- WHAT IS ASKED -
Print the lines beginning with the one that contains "color(pink) at_right() soap_fill();" and ending with the one that contains "for node in", exactly, both included, and no other lines.

- DATA SECTION -

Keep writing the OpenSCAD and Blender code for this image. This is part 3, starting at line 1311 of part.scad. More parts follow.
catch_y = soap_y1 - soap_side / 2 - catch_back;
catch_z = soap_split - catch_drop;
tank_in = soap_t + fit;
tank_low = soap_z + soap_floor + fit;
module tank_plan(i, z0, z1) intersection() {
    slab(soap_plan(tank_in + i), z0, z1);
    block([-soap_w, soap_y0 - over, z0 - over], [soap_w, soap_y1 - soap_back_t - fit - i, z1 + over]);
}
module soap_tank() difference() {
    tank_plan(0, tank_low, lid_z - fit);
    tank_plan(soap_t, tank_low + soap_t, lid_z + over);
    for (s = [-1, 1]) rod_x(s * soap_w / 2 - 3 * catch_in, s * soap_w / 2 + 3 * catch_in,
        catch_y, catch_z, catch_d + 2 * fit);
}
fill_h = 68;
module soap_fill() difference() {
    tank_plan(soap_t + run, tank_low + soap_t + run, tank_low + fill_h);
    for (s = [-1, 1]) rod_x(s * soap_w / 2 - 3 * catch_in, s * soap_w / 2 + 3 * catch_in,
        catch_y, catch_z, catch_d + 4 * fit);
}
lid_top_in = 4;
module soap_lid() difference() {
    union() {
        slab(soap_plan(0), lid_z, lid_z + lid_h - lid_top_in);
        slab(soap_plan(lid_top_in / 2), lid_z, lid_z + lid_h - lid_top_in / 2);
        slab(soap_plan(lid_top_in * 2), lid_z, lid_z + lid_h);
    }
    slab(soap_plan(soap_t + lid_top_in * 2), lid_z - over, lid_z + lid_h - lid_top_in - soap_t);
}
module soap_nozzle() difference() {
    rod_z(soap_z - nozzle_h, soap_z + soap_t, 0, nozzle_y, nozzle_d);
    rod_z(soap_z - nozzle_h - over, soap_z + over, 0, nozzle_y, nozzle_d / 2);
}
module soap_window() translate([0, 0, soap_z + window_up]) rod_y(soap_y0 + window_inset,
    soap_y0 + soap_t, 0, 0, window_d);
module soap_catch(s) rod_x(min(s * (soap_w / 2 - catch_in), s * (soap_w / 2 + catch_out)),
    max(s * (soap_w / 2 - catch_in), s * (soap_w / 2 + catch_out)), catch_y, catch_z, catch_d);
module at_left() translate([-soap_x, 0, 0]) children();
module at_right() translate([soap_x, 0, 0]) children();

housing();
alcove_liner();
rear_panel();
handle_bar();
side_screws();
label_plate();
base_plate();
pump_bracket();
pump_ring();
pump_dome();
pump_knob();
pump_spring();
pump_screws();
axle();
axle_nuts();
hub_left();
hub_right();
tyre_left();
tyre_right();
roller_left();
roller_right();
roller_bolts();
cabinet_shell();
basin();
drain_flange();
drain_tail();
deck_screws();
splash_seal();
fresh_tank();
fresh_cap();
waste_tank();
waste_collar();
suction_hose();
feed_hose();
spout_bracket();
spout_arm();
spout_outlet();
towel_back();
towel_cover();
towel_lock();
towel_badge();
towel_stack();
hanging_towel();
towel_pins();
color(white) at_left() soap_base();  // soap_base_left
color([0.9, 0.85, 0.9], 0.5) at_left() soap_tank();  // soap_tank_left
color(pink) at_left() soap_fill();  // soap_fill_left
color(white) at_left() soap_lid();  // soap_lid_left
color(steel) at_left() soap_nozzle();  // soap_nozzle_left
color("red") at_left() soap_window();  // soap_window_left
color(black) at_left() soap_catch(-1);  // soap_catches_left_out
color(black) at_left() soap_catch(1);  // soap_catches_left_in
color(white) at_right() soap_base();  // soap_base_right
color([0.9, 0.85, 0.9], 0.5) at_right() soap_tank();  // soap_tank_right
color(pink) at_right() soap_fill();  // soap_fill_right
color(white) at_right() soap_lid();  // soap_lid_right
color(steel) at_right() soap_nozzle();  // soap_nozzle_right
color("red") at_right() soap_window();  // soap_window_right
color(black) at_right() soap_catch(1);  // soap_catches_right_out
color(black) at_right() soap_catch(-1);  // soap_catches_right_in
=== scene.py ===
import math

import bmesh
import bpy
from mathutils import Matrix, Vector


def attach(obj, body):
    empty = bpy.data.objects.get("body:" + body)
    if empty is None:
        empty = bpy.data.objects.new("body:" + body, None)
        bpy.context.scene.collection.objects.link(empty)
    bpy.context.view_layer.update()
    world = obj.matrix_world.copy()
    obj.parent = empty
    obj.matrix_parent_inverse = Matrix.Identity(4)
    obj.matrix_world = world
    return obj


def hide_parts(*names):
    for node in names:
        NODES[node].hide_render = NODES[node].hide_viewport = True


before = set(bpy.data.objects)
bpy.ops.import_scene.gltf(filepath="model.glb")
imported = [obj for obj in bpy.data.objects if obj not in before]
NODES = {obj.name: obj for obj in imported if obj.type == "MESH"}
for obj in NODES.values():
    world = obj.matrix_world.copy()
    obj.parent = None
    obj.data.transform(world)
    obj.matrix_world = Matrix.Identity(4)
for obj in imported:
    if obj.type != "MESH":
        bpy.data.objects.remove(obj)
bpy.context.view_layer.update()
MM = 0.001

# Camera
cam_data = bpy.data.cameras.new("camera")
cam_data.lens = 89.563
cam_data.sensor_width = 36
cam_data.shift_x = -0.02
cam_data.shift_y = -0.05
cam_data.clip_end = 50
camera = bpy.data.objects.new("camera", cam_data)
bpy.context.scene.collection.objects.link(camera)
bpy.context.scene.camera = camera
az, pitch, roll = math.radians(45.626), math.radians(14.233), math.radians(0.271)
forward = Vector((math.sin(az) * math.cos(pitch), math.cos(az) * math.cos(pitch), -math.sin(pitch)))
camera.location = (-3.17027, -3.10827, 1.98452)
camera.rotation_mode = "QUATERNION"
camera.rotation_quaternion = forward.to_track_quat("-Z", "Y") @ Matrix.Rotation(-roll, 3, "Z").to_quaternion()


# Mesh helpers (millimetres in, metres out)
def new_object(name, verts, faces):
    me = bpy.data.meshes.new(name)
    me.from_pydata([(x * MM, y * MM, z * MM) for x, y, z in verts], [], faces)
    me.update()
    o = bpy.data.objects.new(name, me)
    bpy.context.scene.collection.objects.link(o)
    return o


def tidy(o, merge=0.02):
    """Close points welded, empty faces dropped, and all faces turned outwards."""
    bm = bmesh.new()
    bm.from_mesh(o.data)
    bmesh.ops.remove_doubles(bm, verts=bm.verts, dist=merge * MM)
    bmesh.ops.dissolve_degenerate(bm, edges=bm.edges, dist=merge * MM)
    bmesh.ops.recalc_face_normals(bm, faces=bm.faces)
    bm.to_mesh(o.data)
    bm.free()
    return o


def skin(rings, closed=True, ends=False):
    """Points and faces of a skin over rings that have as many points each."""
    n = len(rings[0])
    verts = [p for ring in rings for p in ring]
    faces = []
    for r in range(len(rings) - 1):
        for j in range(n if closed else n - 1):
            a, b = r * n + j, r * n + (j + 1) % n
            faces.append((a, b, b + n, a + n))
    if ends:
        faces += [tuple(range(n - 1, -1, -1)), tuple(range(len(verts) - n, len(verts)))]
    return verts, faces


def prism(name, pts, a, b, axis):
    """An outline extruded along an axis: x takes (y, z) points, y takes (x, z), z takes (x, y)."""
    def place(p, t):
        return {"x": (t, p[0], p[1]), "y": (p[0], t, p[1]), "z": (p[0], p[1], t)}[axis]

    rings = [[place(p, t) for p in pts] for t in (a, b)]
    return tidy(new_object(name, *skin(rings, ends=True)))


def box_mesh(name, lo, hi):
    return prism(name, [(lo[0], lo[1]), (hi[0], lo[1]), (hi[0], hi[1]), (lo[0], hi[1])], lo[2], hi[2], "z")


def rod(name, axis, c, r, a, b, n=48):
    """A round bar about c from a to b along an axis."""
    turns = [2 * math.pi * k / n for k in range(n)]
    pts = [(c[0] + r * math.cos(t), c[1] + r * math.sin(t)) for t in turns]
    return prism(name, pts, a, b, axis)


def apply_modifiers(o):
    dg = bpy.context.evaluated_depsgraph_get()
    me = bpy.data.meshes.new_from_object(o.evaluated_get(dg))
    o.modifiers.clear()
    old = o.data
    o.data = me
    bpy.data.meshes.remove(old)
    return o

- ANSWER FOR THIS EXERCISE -
color(pink) at_right() soap_fill();  // soap_fill_right
color(white) at_right() soap_lid();  // soap_lid_right
color(steel) at_right() soap_nozzle();  // soap_nozzle_right
color("red") at_right() soap_window();  // soap_window_right
color(black) at_right() soap_catch(1);  // soap_catches_right_out
color(black) at_right() soap_catch(-1);  // soap_catches_right_in
=== scene.py ===
import math

import bmesh
import bpy
from mathutils import Matrix, Vector


def attach(obj, body):
    empty = bpy.data.objects.get("body:" + body)
    if empty is None:
        empty = bpy.data.objects.new("body:" + body, None)
        bpy.context.scene.collection.objects.link(empty)
    bpy.context.view_layer.update()
    world = obj.matrix_world.copy()
    obj.parent = empty
    obj.matrix_parent_inverse = Matrix.Identity(4)
    obj.matrix_world = world
    return obj


def hide_parts(*names):
    for node in names:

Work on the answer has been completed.